=== EXERCISE INSTRUCTIONS ===
Among the entries below, find the lines with "this" and copy them.

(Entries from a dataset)
______

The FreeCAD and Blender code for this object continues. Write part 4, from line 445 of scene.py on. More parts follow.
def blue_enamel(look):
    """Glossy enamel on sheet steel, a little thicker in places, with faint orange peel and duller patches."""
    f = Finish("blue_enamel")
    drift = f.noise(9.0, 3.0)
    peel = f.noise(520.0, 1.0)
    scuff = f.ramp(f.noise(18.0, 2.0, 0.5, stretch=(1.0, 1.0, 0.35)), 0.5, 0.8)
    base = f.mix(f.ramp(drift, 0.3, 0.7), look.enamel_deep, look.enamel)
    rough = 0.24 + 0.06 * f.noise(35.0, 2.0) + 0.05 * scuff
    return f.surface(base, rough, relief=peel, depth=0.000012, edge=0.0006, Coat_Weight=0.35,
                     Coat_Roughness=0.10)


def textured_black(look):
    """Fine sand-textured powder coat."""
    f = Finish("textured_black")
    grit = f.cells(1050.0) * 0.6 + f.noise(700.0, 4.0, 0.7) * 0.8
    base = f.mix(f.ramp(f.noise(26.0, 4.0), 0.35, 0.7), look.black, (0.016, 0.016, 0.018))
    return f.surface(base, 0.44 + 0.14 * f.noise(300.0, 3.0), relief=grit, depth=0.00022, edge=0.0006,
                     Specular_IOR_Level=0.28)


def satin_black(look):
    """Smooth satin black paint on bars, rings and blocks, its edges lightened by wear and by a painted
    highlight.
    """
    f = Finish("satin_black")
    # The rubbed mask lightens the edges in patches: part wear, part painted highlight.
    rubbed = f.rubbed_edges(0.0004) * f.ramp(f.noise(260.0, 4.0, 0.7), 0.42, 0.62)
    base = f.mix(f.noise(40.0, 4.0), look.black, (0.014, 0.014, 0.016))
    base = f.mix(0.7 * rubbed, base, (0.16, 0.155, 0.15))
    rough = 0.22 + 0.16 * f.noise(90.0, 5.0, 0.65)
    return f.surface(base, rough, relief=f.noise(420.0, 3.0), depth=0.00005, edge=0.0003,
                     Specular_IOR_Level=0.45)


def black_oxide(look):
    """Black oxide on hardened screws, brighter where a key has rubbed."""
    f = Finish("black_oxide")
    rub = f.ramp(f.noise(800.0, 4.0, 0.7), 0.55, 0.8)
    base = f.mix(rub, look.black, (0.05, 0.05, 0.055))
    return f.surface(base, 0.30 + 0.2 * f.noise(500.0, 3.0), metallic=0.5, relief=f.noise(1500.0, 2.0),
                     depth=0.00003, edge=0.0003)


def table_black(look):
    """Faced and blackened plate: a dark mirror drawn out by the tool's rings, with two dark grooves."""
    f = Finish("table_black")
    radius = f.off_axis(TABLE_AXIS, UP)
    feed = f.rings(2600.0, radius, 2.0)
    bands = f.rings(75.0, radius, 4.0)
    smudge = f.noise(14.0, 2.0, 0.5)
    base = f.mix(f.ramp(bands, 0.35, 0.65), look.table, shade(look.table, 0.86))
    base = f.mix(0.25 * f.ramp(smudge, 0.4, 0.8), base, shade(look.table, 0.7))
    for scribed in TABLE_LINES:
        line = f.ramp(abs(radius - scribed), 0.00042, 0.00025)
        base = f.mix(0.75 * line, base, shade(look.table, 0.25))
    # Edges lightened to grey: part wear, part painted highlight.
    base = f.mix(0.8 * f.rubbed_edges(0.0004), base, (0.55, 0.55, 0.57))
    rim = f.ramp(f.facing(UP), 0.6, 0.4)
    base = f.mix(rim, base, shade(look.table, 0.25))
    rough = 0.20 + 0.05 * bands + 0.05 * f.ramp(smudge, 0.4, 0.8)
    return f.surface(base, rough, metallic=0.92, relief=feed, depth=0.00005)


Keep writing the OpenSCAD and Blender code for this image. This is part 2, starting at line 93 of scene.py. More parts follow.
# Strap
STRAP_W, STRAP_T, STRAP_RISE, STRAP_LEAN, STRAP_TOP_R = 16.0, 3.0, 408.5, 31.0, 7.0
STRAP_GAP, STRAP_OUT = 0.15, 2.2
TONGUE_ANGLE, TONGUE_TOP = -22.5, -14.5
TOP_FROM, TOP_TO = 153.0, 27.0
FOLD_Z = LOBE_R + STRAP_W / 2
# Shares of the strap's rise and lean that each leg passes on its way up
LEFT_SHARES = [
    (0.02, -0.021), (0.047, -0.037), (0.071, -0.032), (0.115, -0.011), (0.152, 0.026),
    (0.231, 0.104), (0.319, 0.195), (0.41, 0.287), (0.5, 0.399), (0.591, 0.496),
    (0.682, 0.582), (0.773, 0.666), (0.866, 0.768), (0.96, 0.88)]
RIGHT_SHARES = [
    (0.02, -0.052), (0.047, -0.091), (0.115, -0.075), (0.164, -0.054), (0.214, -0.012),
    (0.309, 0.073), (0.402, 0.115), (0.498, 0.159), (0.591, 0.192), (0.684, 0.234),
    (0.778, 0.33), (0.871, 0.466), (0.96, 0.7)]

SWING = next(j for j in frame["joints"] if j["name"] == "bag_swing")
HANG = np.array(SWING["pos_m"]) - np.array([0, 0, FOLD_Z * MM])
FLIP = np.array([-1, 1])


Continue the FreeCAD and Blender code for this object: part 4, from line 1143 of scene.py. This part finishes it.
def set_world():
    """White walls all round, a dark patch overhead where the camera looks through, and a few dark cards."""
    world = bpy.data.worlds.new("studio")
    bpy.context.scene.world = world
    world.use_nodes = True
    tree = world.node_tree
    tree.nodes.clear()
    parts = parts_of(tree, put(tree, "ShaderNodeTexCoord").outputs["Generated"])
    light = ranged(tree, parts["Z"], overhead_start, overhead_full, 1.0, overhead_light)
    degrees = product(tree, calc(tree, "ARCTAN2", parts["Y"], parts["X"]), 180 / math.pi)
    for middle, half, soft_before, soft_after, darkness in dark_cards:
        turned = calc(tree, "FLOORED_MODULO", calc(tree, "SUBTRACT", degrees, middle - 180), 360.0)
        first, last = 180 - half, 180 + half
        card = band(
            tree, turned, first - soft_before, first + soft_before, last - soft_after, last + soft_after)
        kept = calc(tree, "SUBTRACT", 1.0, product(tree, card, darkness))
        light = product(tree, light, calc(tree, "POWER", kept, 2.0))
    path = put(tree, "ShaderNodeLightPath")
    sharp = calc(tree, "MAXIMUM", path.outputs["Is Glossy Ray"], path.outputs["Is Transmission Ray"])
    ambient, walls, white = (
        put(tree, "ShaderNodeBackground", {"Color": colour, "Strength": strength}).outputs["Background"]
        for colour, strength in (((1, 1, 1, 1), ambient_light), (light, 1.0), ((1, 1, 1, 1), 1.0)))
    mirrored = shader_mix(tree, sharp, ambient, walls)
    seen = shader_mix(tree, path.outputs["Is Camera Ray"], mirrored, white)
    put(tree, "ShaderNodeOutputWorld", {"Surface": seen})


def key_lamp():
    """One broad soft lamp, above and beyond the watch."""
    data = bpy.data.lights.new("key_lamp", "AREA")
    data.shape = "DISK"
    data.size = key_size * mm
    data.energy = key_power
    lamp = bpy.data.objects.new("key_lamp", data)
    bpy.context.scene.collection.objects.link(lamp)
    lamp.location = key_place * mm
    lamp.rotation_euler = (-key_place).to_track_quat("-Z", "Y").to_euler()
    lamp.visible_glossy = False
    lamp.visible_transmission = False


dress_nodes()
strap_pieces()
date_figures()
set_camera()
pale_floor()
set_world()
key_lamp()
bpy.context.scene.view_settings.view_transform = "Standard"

______

=== ANSWER TO THE TASK ===
The FreeCAD and Blender code for this object continues. Write part 4, from line 445 of scene.py on. More parts follow.
Keep writing the OpenSCAD and Blender code for this image. This is part 2, starting at line 93 of scene.py. More parts follow.
Continue the FreeCAD and Blender code for this object: part 4, from line 1143 of scene.py. This part finishes it.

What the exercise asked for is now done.